Request: Write the material out again in full, exactly.

◆ ◆ ◆ ◆ ◆ ◆ ◆

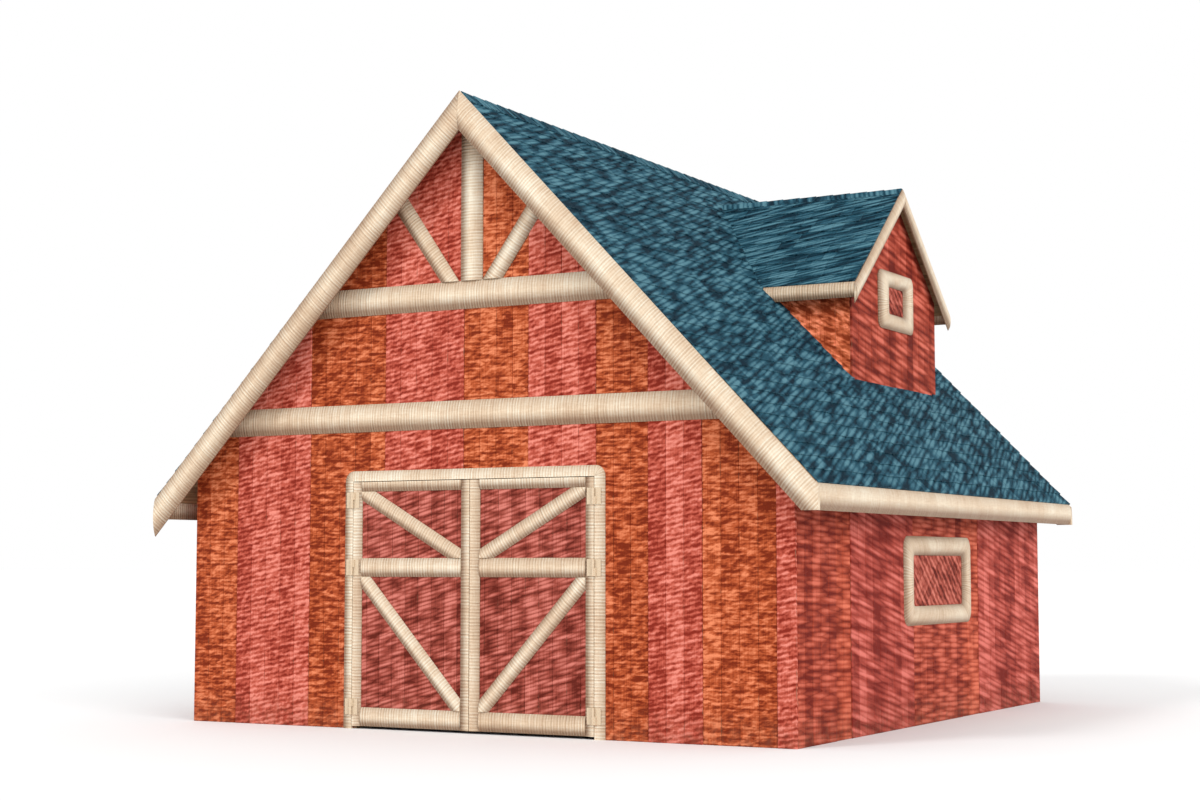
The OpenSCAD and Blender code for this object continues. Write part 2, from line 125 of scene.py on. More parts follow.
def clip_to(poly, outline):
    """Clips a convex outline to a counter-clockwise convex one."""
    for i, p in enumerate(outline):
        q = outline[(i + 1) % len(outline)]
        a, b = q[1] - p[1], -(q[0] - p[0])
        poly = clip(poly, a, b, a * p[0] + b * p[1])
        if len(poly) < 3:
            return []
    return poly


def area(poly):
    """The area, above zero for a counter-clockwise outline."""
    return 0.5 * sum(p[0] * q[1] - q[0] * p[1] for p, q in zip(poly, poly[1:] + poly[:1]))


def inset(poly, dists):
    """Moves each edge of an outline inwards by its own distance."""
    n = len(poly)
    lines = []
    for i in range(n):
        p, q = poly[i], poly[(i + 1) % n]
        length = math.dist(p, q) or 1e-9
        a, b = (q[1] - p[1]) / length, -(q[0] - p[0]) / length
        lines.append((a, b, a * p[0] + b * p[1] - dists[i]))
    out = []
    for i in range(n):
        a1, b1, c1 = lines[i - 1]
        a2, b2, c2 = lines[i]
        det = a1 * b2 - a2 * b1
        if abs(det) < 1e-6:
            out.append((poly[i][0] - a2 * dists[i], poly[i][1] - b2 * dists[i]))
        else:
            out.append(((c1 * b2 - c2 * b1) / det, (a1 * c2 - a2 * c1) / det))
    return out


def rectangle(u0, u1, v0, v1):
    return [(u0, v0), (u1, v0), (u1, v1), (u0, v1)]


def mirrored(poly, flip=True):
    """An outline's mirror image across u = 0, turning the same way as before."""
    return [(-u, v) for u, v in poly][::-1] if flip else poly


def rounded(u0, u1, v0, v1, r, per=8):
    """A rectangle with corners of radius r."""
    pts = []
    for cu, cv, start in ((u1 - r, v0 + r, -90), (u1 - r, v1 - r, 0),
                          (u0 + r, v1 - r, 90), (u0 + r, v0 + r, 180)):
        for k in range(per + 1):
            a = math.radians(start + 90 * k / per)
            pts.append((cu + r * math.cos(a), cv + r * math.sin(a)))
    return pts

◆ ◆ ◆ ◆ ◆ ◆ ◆

Answer for this exercise:
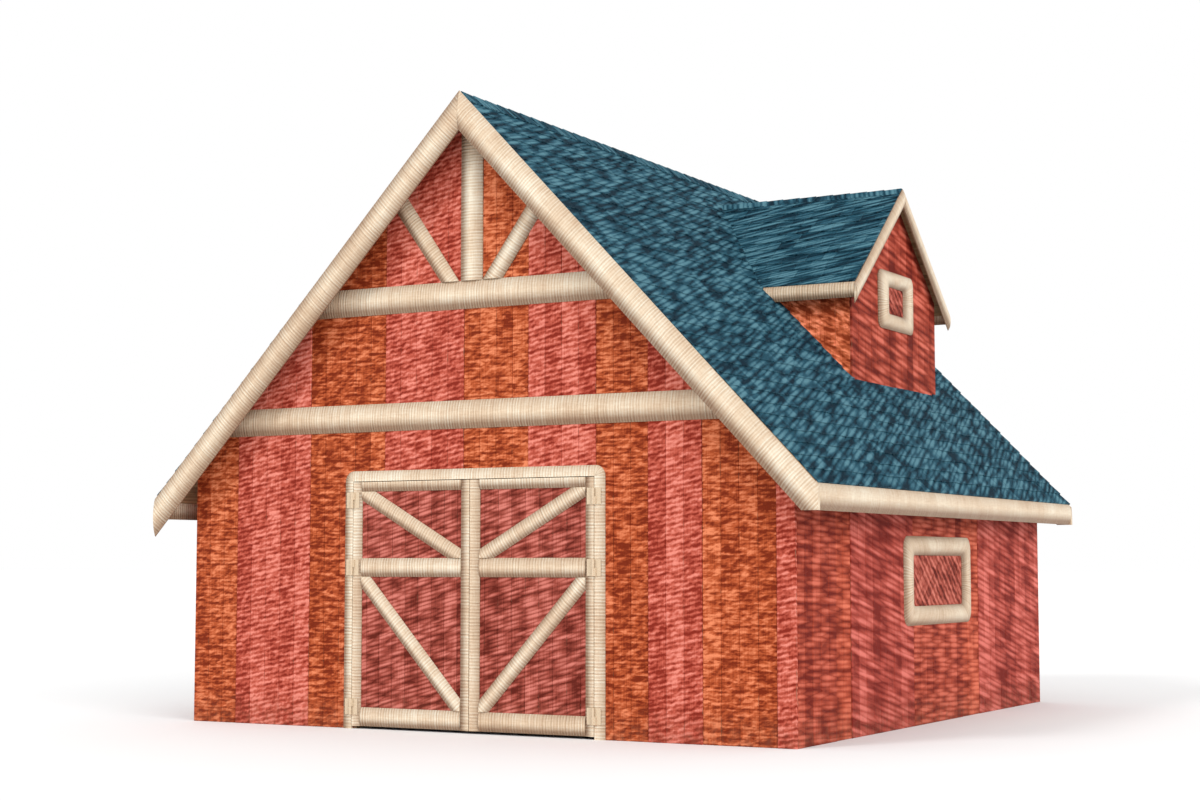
The OpenSCAD and Blender code for this object continues. Write part 2, from line 125 of scene.py on. More parts follow.
def clip_to(poly, outline):
    """Clips a convex outline to a counter-clockwise convex one."""
    for i, p in enumerate(outline):
        q = outline[(i + 1) % len(outline)]
        a, b = q[1] - p[1], -(q[0] - p[0])
        poly = clip(poly, a, b, a * p[0] + b * p[1])
        if len(poly) < 3:
            return []
    return poly


def area(poly):
    """The area, above zero for a counter-clockwise outline."""
    return 0.5 * sum(p[0] * q[1] - q[0] * p[1] for p, q in zip(poly, poly[1:] + poly[:1]))


def inset(poly, dists):
    """Moves each edge of an outline inwards by its own distance."""
    n = len(poly)
    lines = []
    for i in range(n):
        p, q = poly[i], poly[(i + 1) % n]
        length = math.dist(p, q) or 1e-9
        a, b = (q[1] - p[1]) / length, -(q[0] - p[0]) / length
        lines.append((a, b, a * p[0] + b * p[1] - dists[i]))
    out = []
    for i in range(n):
        a1, b1, c1 = lines[i - 1]
        a2, b2, c2 = lines[i]
        det = a1 * b2 - a2 * b1
        if abs(det) < 1e-6:
            out.append((poly[i][0] - a2 * dists[i], poly[i][1] - b2 * dists[i]))
        else:
            out.append(((c1 * b2 - c2 * b1) / det, (a1 * c2 - a2 * c1) / det))
    return out


def rectangle(u0, u1, v0, v1):
    return [(u0, v0), (u1, v0), (u1, v1), (u0, v1)]


def mirrored(poly, flip=True):
    """An outline's mirror image across u = 0, turning the same way as before."""
    return [(-u, v) for u, v in poly][::-1] if flip else poly


def rounded(u0, u1, v0, v1, r, per=8):
    """A rectangle with corners of radius r."""
    pts = []
    for cu, cv, start in ((u1 - r, v0 + r, -90), (u1 - r, v1 - r, 0),
                          (u0 + r, v1 - r, 90), (u0 + r, v0 + r, 180)):
        for k in range(per + 1):
            a = math.radians(start + 90 * k / per)
            pts.append((cu + r * math.cos(a), cv + r * math.sin(a)))
    return pts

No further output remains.